Mr. Roo was such a magnificent rooster, and such a polite and wonderful guy to have around.  I'm going to miss him a lot.  He hasn't crowed for a couple of days and I really miss that. 
He used to peck at my doorstep to get me outside to let the hens loose.  He has quite the personality.
I'm not sure I'll get another rooster.  Might just have a big flock of hens.  But I will sure miss his magnificent feather tapestry.  He has been my walking, crowing art.
I'm just sad :(

Tuesday, November 22, 2011

Beautiful Morning and I have lots to be Thankful for....

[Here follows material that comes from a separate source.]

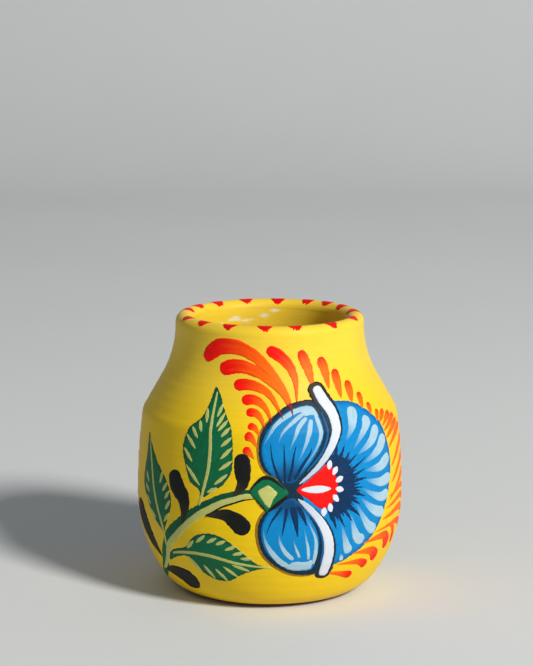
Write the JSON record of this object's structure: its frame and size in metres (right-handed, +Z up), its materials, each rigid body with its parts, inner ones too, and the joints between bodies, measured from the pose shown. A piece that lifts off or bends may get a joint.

I occasionally need to stop and THINK and realize how greatly I am blessed and how thankful I need to be.  My life might have it's ups and downs.....which is life.....but I am definitely blessed and I am truly thankful for this.
My kids have grown into absolutely awesome people and my grandkids are pure joy for me. How blessed can that be ?!?!?!!!!!
My husband and I enjoy ranch life and it keeps us from feeling our creaks and pains most of the time :) We will always stay young and work and play through our aging because we WANT to have fun doing what we love......riding and roping and helping others......we don't want to sit down and take it easy and retire.  We want to PLAY at what we love to do. 
I think that's probably the secret to better health.....don't slow down.    '
Have a wonderful Thanksgiving week!!!!

Thursday, November 17, 2011

Granny Nails a Heel Shot :)

SITTING AT THE GALLERY ENJOYING THE PEACE AND QUIET

What a beautiful Fall day here in Elk Grove and Wilton.  Leaves have turned yellow and gold, and pink and crimson.  The air is chill and the breeze swirls the falling leaves down the street in front of our little art center in Old Town Elk Grove.
I have the doors open and a sweatshirt on so I can enjoy the ecstacy of Fall.
I've warmed up a spiced apple candle to fill the gallery with the fragrance of Fall and the holidays.  In December I will fill the gallery with the fragrance of Christmas trees and Pomegranate :)
I enjoy my days at our little gallery.

I AM LEARNING TO TRUST MY MEMORY :)

I've spent a lifetime second guessing the answer to everything and think it to death.  One of my daughters recently told me to listen to my 'memory' and allow it to TELL me :)
Now when I log onto a website, for example, and it asks for a password and since I didn't think years ago to use the same password all the time and now have over 30 passwords I'm supposed to remember....NOT LIKELY.....but I've begun to hear it  lately.   It's a tiny, fleeting thought and I go with it.......and it's always right.  Who woulda thunk!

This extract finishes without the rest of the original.